To do the Work-Energy Method and Formula all in one go, you must think of this:

Like already stated, all of the energy starts as kinetic energy (no potential energy because you always at the reference height in this problem/you never change height/altitude) but transforms into the work done by BOTH parts of the road.

So:

Initial: E_i = 1 / 2 m v₀²

Final: E_f = W₁ + W₂

Where work, W, is defined as the following when working with a constant applied force across some displacement (NOT just distance, there's a key difference there) of Δx:

W = F Δx

So:

W₁ = μ_{k, 1}N * D

W₂ = μ_{k, 2}N * d

E_f = N * (D * μ_{k, 1} + d * μ_{k, 2})

Since there was no gain or loss of energy, the initial energy equals the final energy:

1 / 2 mv₀² = N * (D * μ_{k, 1} + d * μ_{k, 2})

The variable being solved for is d, so after a little algebra you'll get:

d = ( mv₀² / 2N - D * μ_{k, 1} ) / μ_{k, 2}

N is just the normal force of the car against the ground and since it is on flat ground, it is the car weight:

N = mg

d = ( v₀² / 2g - D * μ_{k, 1} ) / μ_{k, 2} = ( (60 m / s)² / ( 2 * 9.81 m / s² ) - (300 m) * (0.5) ) / (1.2)

It is good practice to make sure the units cancel out the way they are supposed to so you should double check that and confirm like I did outside of here that they do cancel.

d ≈ 27.9 m

But that is along the portion of the road with the second friction.

x = D + d

x ≈ 327.9 m

I hope this helps.

This is a problem in conservation of energy, recognizing that work is done to overcome friction.

Here, the starting energy is the kinetic energy of the car, which you can find using E = 1/2 mv^2.

Then, the car will do work against friction that is equal to the force of friction (you have the mass of the vehicle and the coefficient of friction) times the distance traveled. So, that is µmgd where m is the mass of the car, g is the acceleration of gravity, and d is the distance traveled. You have µ and d for the road, so you can directly calculate the work done against friction while on the road.

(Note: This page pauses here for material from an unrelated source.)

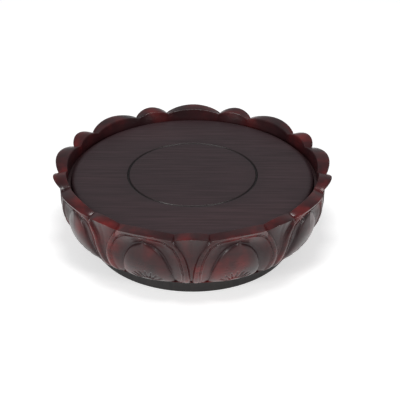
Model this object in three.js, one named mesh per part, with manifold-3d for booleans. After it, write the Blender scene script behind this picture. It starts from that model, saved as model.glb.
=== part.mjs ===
import * as THREE from 'three';
import { mergeVertices } from 'three/addons/utils/BufferGeometryUtils.js';
import Module from 'manifold-3d';

// Round wooden vase stand: a carved ring of lotus petals on a recessed foot, with a turned panel in a rebate.
// Millimetres, +Z up, origin on the floor under the centre of the stand. The back of the stand is +Y.

const wasm = await Module();
wasm.setup();

// Petal ring, outside: radii step inwards from the petal tips
const TIP_RADIUS = 100;
const RIM_HEIGHT = 60.1;
const VALLEY_DEPTH = 4.4;
const VALLEY_INSET = 4.4;
const LIP_FLARE = 5;
const LIP_DROP = 0.3;
const LIP_ROUNDING = 2.6;
const LOBE_ROUNDNESS = 0.75;
const PETAL_BASE_HEIGHT = 15.4;
const BELLY_RISE = 24.5;
const BELLY_SWELL = 11.4;
const BELLY_FULLNESS = 0.66;

// Petal ring, inside
const RIM_WIDTH = 6.3;
const INNER_ARRIS_FLARE = 1.2;
const INNER_ARRIS_DROP = 2.5;
const REBATE_SETBACK = 2;
const LEDGE_WIDTH = 25.3;
const QUIRK_WIDTH = 2.1;
const QUIRK_DEPTH = 4.2;

// Lotus petals
const PETALS = 9;
const LARGE_LOBE_HALF_ANGLE = 12.5;
const SMALL_BASE_HALF_ANGLE = 0.2;
const SMALL_PETAL_LENGTH = 22;
const SMALL_PETAL_CURVE = 1.3;
const SMALL_PETAL_RECESS = 1.5;
const BAND_WIDTH = 5.4;
const BAND_ROUNDING = 0.7;
const CHANNEL_DEPTH = 2.7;
const CHANNEL_WIDTH = 8;
const CHANNEL_START = 0.3;
const DOME_HALF_WIDTH = 18;
const DOME_TOP_DROP = 10.5;
const DOME_SPRING_RISE = 4.6;
const PETAL_STEPS = 22;
const WALL_ROWS = 11;

// Panel
const DISH_DEPTH = 6.4;
const PANEL_THICKNESS = 9;
const PANEL_EDGE_WIDTH = 4.1;
const PANEL_EDGE_DROP = 2.2;
const CIRCLE_RADIUS = 46.1;
const CIRCLE_WIDTH = 1.4;
const CIRCLE_DEPTH = 1.1;
const PANEL_SIDES = 72;
const EDGE_STEPS = 4;

// Foot ring
const FOOT_INSET = 11.4;
const FOOT_WIDTH = 14.2;
const FOOT_WAIST_DEPTH = 1.2;
const FOOT_TOP_FLARE = 4.8;
const FOOT_CHAMFER = 0.8;
const FOOT_WAIST_SHARE = 0.45;
const FOOT_FLARE_SHARE = 0.78;
const FOOT_FLARE_START = 0.35;
const FOOT_STEPS = 8;

// Hidden joinery
const SPLINE_WIDTH = 6;
const SPLINE_LENGTH = 12;
const SPLINE_COVER = 4.4;
const SPLINE_RISE = 4.6;
const SPLINE_SETBACK = 12;
const DOWEL_DIAMETER = 6;
const DOWEL_LENGTH = 16;
const DOWEL_ANGLE = 10;
const DOWEL_SETBACK = 4.5;
const DOWEL_SIDES = 16;
const BATTEN_WIDTH = 18;
const BATTEN_THICKNESS = 8;
const BATTEN_SPACING = 64;
const SCREW_DIAMETER = 3.5;
const SCREW_HEAD_DIAMETER = 7;
const SCREW_HEAD_HEIGHT = 2.2;
const SCREW_LENGTH = 13;
const SCREW_END_DISTANCE = 11;
const SCREWS_PER_BATTEN = 3;
const SCREW_SIDES = 12;

// Clearances
const GLUE_GAP = 0.3;
const PANEL_CLEARANCE = 0.6;
const BATTEN_END_CLEARANCE = 2;

// Sizes that follow
const RAD = Math.PI / 180;
const PITCH = 360 / PETALS;
const SMALL_LOBE_HALF_ANGLE = PITCH / 2 - LARGE_LOBE_HALF_ANGLE;
const VALLEY_HEIGHT = RIM_HEIGHT - VALLEY_DEPTH;
const BELLY_HEIGHT = PETAL_BASE_HEIGHT + BELLY_RISE;
const PETAL_BASE_RADIUS = TIP_RADIUS - LIP_FLARE - BELLY_SWELL;
const DOME_TOP_HEIGHT = RIM_HEIGHT - DOME_TOP_DROP;
const DOME_SPRING_HEIGHT = PETAL_BASE_HEIGHT + DOME_SPRING_RISE;
const INNER_ARRIS_RADIUS = TIP_RADIUS - VALLEY_INSET - RIM_WIDTH;
const REBATE_RADIUS = INNER_ARRIS_RADIUS - REBATE_SETBACK;
const BORE_RADIUS = REBATE_RADIUS - LEDGE_WIDTH;
const PANEL_TOP_HEIGHT = RIM_HEIGHT - DISH_DEPTH;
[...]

Subtracting that from the starting energy, gives you the energy remaining when the car goes off road:

E_eor = (1/2)m_c(v_c)² - µ₁m_cgd₁

Where

E_eor is the kinetic energy remaining at the point the car leaves the road

m_c is the mass of the car

v_c is the speed of the car when the power fails

d₁ is the distance traveled on the road

µ₁ is the coefficient of friction for travel on the road

Be sure to use correct units.

You can now set the energy (E_eor, above) that is left equal to µ₂m_cgd₂ where µ₂ is for off road friction and d₂ is the distance traveled off road. Vis:

µ₂m_cgd₂ = (1/2)m_c(v_c)² - µ₁m_cgd₁

You can eliminate redundant terms (e.g. m_c), then rearrange and insert actual values to get the value for d₂.

Be sure to add d₁ to d₂ to get d_total as that is what the problem asks for.

Good luck!!